Oh yes. 6. To buy that freaking fantastic new flash for my Canon Digital Rebel so that I can get better photos of my son freaking the hell out of the other parents at tomorrow's gym class.

But I digress. Got into the office today and my boss' secretary had bought me a steaming cup of coffee (latte) from Banoffi downstairs to wish me Happy Birthday! I was extremely touched. Also got a mass e-card from the office. Quite touched (but a little less so). I'm very surprised that they remembered. Especially since I tend not to remember anyone's birthday except my own. And my son's. And my husband's (which I've had to programme into some passwords so that I can remember).

Any birthday songs? Yes! It will increase the cheese factor of this blog 100-fold, but here goes:

1. Dido: Here With Me
2. Tori Amos' version of Landslide by Fleetwood Mac
3. Goodbye My Lover by James Blunt
4. Beth Orton: Sweetest Decline

"What’s the use in regrets
They’re just things we haven’t done yet.
What are regrets?
They’re just lessons we haven’t learned yet."

Wednesday, November 23, 2005

My Spinach, Your Kitchen?!

So yeah. I've been _ALLOWED_ to make the creamed spinach for Lum's Thanksgiving Dinner this Saturday. So long as I make it in HIS kitchen. Why, I demanded to know. Why can't I make it in my kitchen. My kitchen works, you know. Well, says the ever-tactful Lum, it's so that if you screw it up I can still fix it.

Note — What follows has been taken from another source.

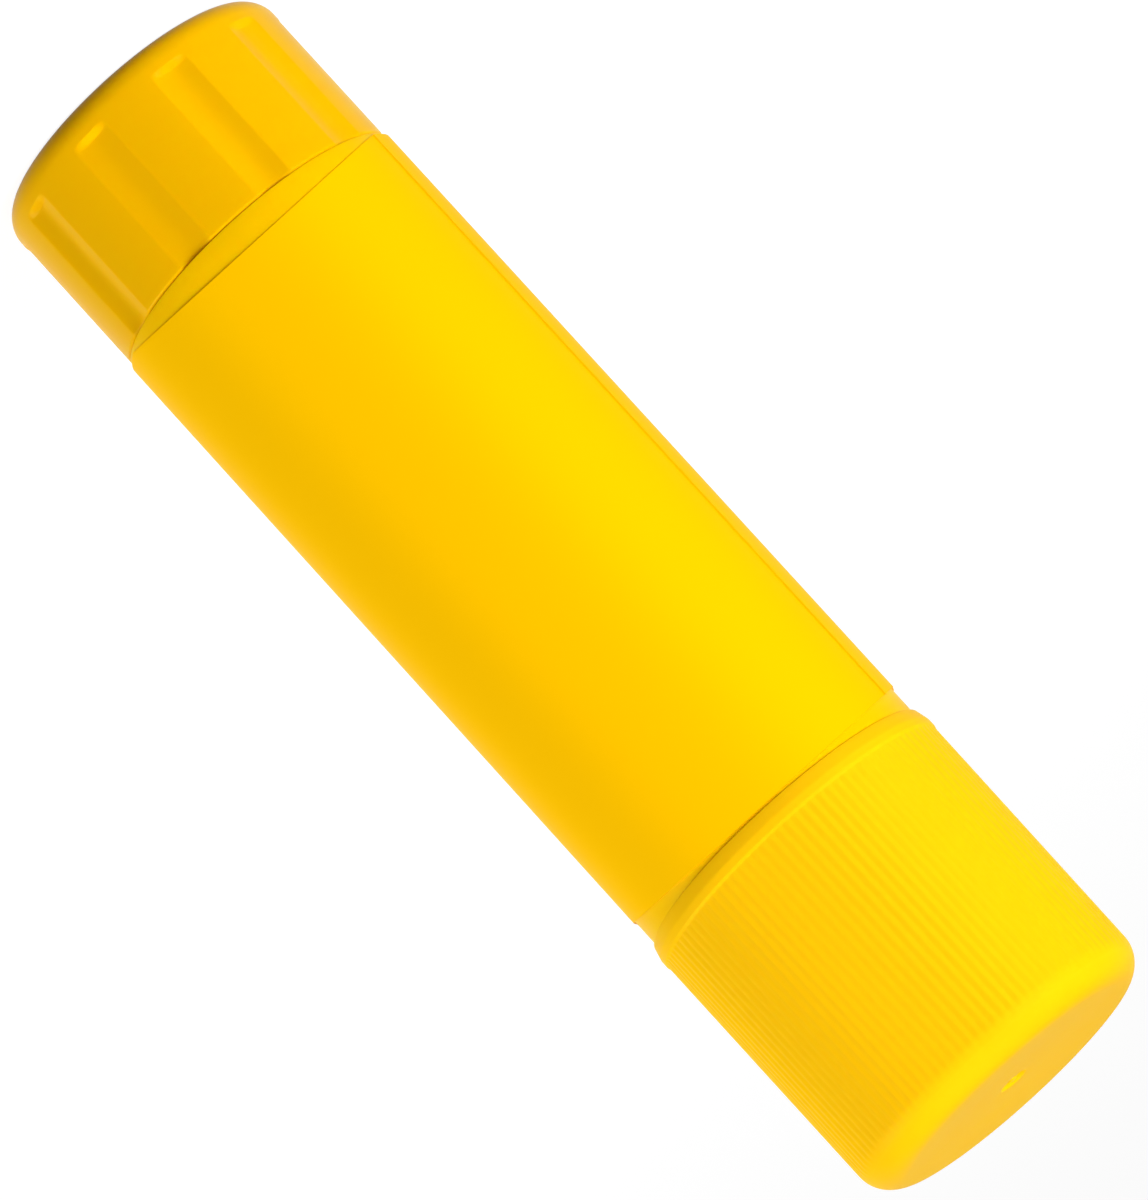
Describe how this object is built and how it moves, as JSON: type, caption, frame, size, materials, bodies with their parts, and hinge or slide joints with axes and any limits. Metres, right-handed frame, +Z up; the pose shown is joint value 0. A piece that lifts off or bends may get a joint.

Flour, water, cream, cheese, spinach, salt, pepper and nutmeg. If I can't mix these ingredients together without screwing it up, it'll be a wonder how I manage to get up every day and brush my teeth without wetting the entire bathroom.

Wait. Did that come out right?

Anyway. As I was saying. Do I want to make the creamed spinach still, knowing that I'll have Lum breathing down my neck the whole time ("Is that how you hold your knife? What kind of creamed cheese did you use? Why are you stirring counter-clockwise?") or should I make the stuff at home and in peace, lug it over and incur the displeasure of my host? Hmmm..

Hang on a minute. What am I saying? Other people are bringing food. Are other people supposed to cook in his kitchen as well? Kerry, if you are reading this, please confirm if you will be baking the Tomorrow Cheesecake in Lum's kitchen as well. And please also confirm if you will be baking that cheesecake the day before. If not, then you should. No point telling all and sundry for 2 years in a row that the cheesecake we are eating today will taste better tomorrow.

Anhydrous Benzoyl Copper Sulphate! E = mc2! Force equals Mass times Acceleration!


My son's first words to me in the morning!

I am such a liar.

Tuesday, November 22, 2005

Exhausted


3 of my most demanding files have just reared their demanding heads. No. Make that 4 - I've just received the instructing email for the 4th. Answers required within the hour. Yet I am bravely blogging.

Have been carrying the stress home and it's seriously affecting my sleep. Not to mention the fat noisy 8-month old baby sleeping in my bed who has now made it a habit to wake up at 3 a.m. every night.

No wonder he has eyebags.

Friday, November 18, 2005

Finally.


Having finally run out of memory cards, I've gone out and put all the baby photos on CD. But I still can't bear to delete them from the card. Deleting pictures of the Son! No way!

He stood up by himself today without any support!! And immediately fell down, of course, and there was much crying and recrimination. But I am so pleased. Maybe he can start on some proof-reading tonight.

Here is my son wearing his little scrunchy sized swimsuit (which cost me S$30, thus making it the most expensive scrunchy in the world).

Wednesday, November 16, 2005

Happy Belated Halloween, y'all!


This is one of his favourite pacifiers now.

Monday, November 14, 2005

My little chicken bun


Always in a good mood! (well, almost always)

Friday, November 11, 2005

Hello!

It's been ages since I last put in a new entry. I know I should write more often, but I get my kicks now from reading other people's blogs and watching the latest episode of Project Runway.

Sonville can now stand up very easily, but needs to hold on to something. When he wants to stand and he's holding something in his hot little hand, he'll use his mouth to gum on to whatever support is available so he can keep standing. I think this will hold him in good stead as a future President when he's addressing his audience of millions. Of course, he should have stopped drooling by then.

He's going for his third gym class tomorrow. Actually, I get a bigger kick out of the gym class than he does. Where else would I have a captive audience of little babies his age that I can compare him to? For the 45 mins or so when I'm pretending to play wheelbarrow or London Bridge with my son, I'll be watching all the other little babies to see whether they're bigger/ fatter/ less whiny/ better dressed/ better behaved than my son. For all the bigger babies, I sidle up to the parents first chance I get and ask them how old their baby is. No point asking the pre-pubescent gym class teacher who blithely told me at the very first class that "they are all 7 months old". I wonder if she'll be surprised to learn that one of the little baby girls is ALMOST 10 MONTHS OLD. Does she even know where babies come from. At least she doesn't make us sing and clap our hands like trained circus animals, unlike Gymboree.

Have signed The Son up for the new term starting January 2006. Hopefully he'll be walking and talking by that time. Then he can get started with some proofreading.